De acordo com o levantamento, mais da metade das 16 empresas alemãs instaladas no Brasil em 1971 estavam diretamente engajadas com a ditadura. Dentre elas, algumas como Volkswagen, Krupp, Siemens e Telefunken fizeram doações em espécie ao regime, conforme foi comprovado pela análise das atas de reuniões de suas diretorias. Outras empresas colaboravam indiretamente, por meio de associações e câmaras de comércio.

 

Exílio e solidariedade – A última e mais emocionante mesa do Seminário contou com a presença de exilados na Alemanha durante a ditadura. Clemens Schrage, Luiz Ramalho, Victor e Marta Klagsbrunn apresentaram um panorama das ações de denúncia do regime feita no exílio, das dificuldades para sobreviver em terra estrangeira e da solidariedade que receberam por parte do povo alemão.
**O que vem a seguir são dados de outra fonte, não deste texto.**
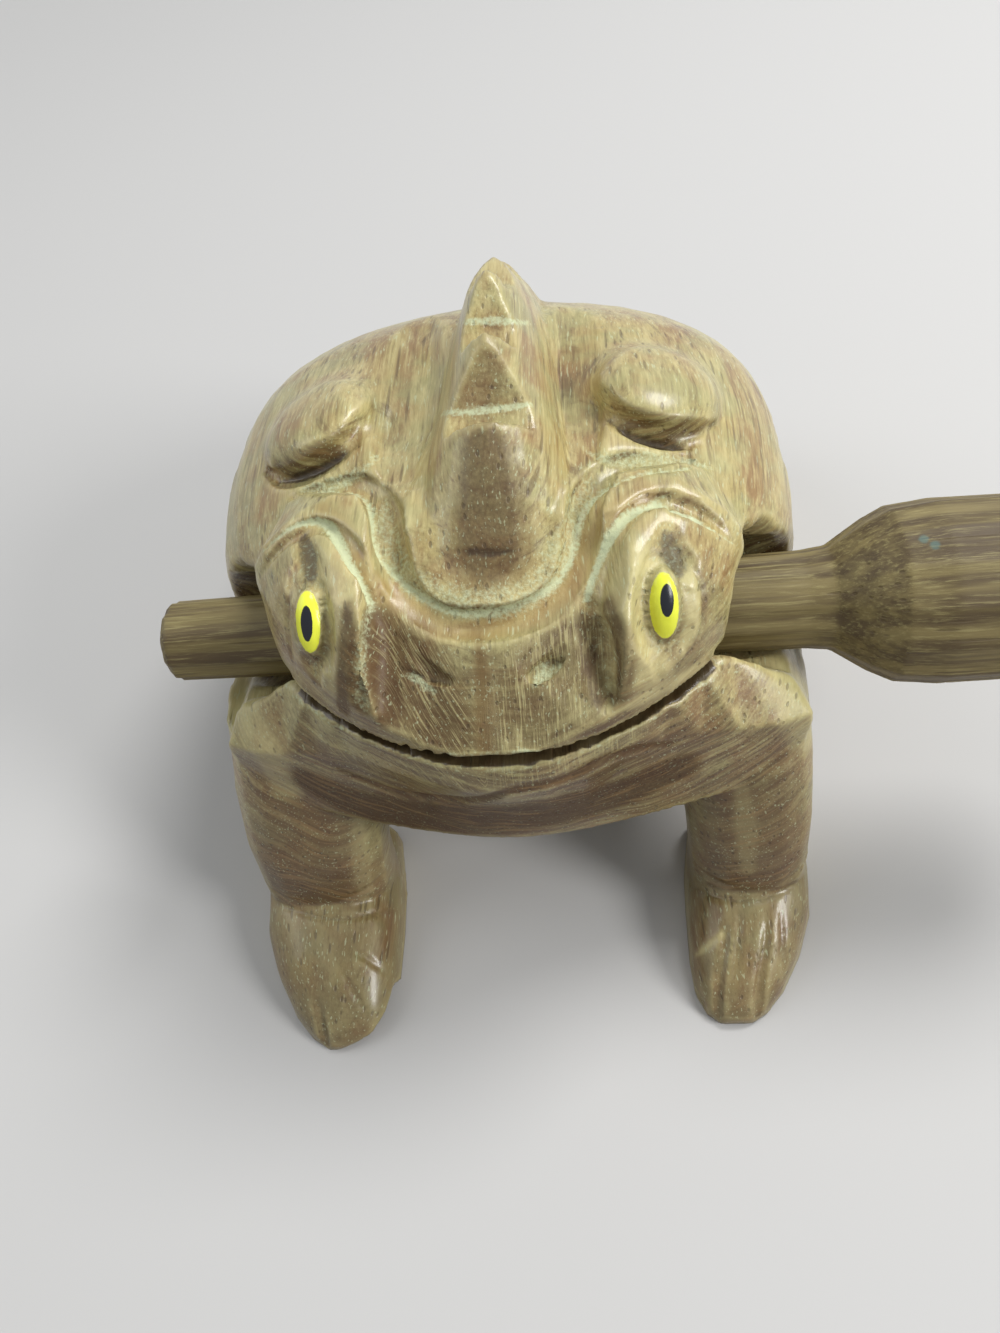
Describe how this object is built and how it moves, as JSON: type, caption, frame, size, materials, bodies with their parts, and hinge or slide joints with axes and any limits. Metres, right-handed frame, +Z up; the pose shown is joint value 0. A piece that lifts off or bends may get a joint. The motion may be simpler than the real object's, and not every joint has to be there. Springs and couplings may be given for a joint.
{
  "type": "wooden frog rattle",
  "caption": "Carved wooden frog with a toothed spine and a scraper stick stored in a bore behind its mouth; rubbing the stick along the spine makes a croak.",
  "frame": {"origin": "middle of the footprint of frog and stick together, on the floor", "axes": "the frog faces -Y, the stick's head points to +X, +Z is up"},
  "size_m": [0.1252, 0.12, 0.0714],
  "materials": {
    "frog_wood": "rubbed wood, satin",
    "stick_wood": "whittled wood, satin"
  },
  "bodies": {
    "root": {"frog_body": "frog_wood", "striker_stick": "stick_wood"}
  },
  "joints": []
}
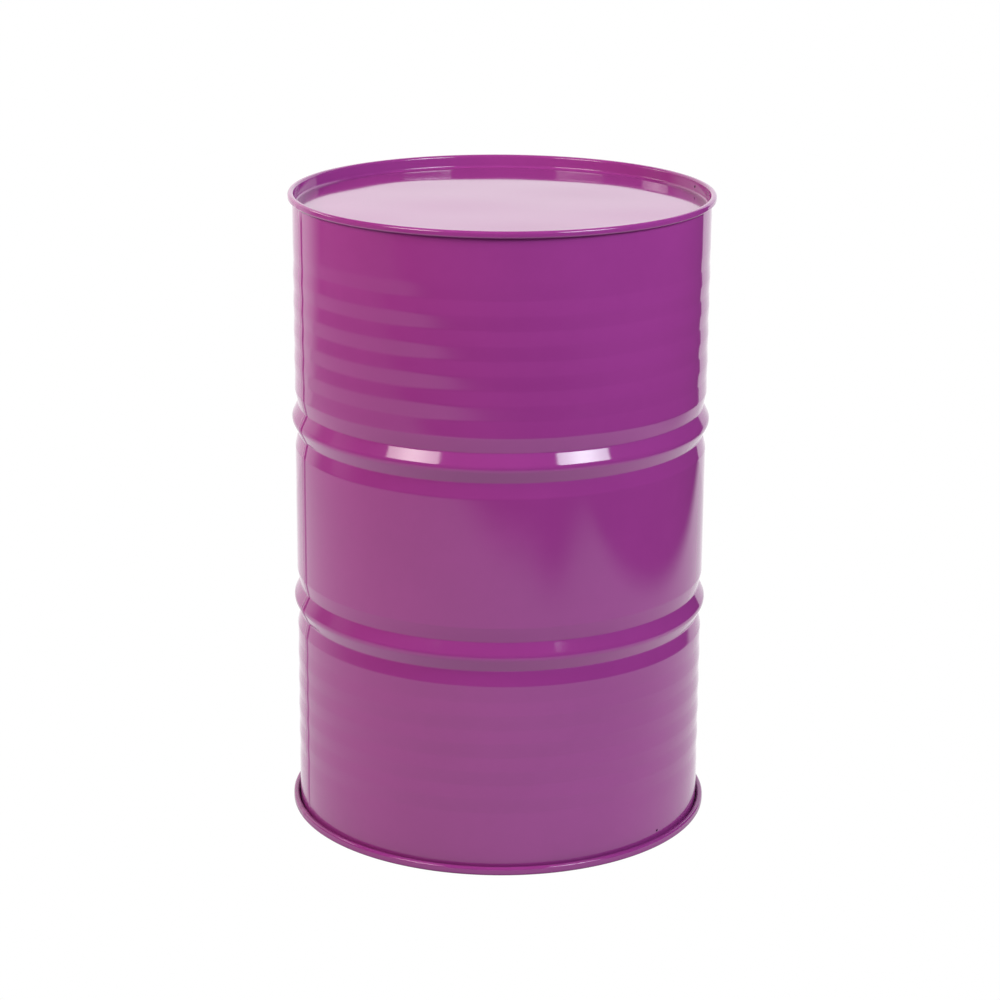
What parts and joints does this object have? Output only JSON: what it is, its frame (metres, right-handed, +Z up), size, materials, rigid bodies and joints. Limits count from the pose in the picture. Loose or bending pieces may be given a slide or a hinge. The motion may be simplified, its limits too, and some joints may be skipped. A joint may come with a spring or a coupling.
{
  "type": "steel drum",
  "caption": "Closed cylindrical steel drum with rolling hoops, shallow corrugations, seamed heads and two screw plugs in its underside, for storing liquids.",
  "frame": {"origin": "centre of the ring that the drum stands on, at floor level", "axes": "+Z up along the drum's axis; -Y is the front; the welded lap of the body lies at 202.3 degrees anticlockwise from +X, and the large closure at 292.3 degrees"},
  "size_m": [0.5924, 0.5924, 0.886],
  "materials": {
    "painted_steel": "gloss",
    "zinc_plated_steel": "satin",
    "gasket_rubber": "matte",
    "seam_compound": "matte"
  },
  "bodies": {
    "drum": {"body_shell": "painted_steel", "top_head": "painted_steel", "bottom_head": "painted_steel", "top_seam_compound": "seam_compound", "bottom_seam_compound": "seam_compound", "large_flange": "zinc_plated_steel", "large_flange_gasket": "gasket_rubber", "small_flange": "zinc_plated_steel", "small_flange_gasket": "gasket_rubber"},
    "large_plug_gasket": {"large_plug_gasket": "gasket_rubber"},
    "large_plug": {"large_plug": "zinc_plated_steel"},
    "small_plug_gasket": {"small_plug_gasket": "gasket_rubber"},
    "small_plug": {"small_plug": "zinc_plated_steel"}
  },
  "joints": [
    {"name": "large_plug_travel", "type": "slide", "parent": "drum", "child": "large_plug_gasket", "axis": [0, 0, -1], "range_m": [0, 0.01039]},
    {"name": "large_plug_turn", "type": "hinge", "parent": "large_plug_gasket", "child": "large_plug", "pos_m": [0.08196, -0.19984, 0.016], "axis": [0, 0, -1], "range_deg": [0, 1620]},
    {"name": "small_plug_travel", "type": "slide", "parent": "drum", "child": "small_plug_gasket", "axis": [0, 0, -1], "range_m": [0, 0.00907]},
    {"name": "small_plug_turn", "type": "hinge", "parent": "small_plug_gasket", "child": "small_plug", "pos_m": [-0.08803, 0.21465, 0.016], "axis": [0, 0, -1], "range_deg": [0, 1800]}
  ],
  "couplings": [
    {"joint": "large_plug_travel", "follows": "large_plug_turn", "m_per_rad": 0.00036749},
    {"joint": "small_plug_travel", "follows": "small_plug_turn", "m_per_rad": 0.00028871}
  ]
}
Scharage foi preso, torturado e expulso do país em 1969, por sua militância política no movimento operário de Osasco, em São Paulo. No final daquele mesmo ano ajudaria a fundar em Berlim a Frente Brasileira de Informação, junto a figuras como Miguel Arraes e Márcio Moreira Alves. Era uma frente ampla, com a participação de militante de vários grupos de esquerda, com seções em vários países da Europa, além de Argélia, Chile (até o golpe de 1973) e EUA. O grupo denuncia as violações de direitos humanos cometidas pela ditadura e apoiava os exilados. As atividades eram financiadas pela venda de jornais, campanhas e doações de entidades filantrópicas, e contavam com a participação ativa de várias organizações sociais alemãs.

 

Idealizador das jornadas “Brasil-Alemanha – 50 anos do Golpe de 1964”, Luiz Ramalho disse que o evento teve grande público e interesse em todas as cidades alemãs em que foi realizado. “O fato da Copa do Mundo ser no Brasil este ano contribuiu. De qualquer forma, é muito positivo tenham despertado o interesse por conhecer um pouco mais sobre a história do Brasil e das relações Brasil-Alemanha”, disse.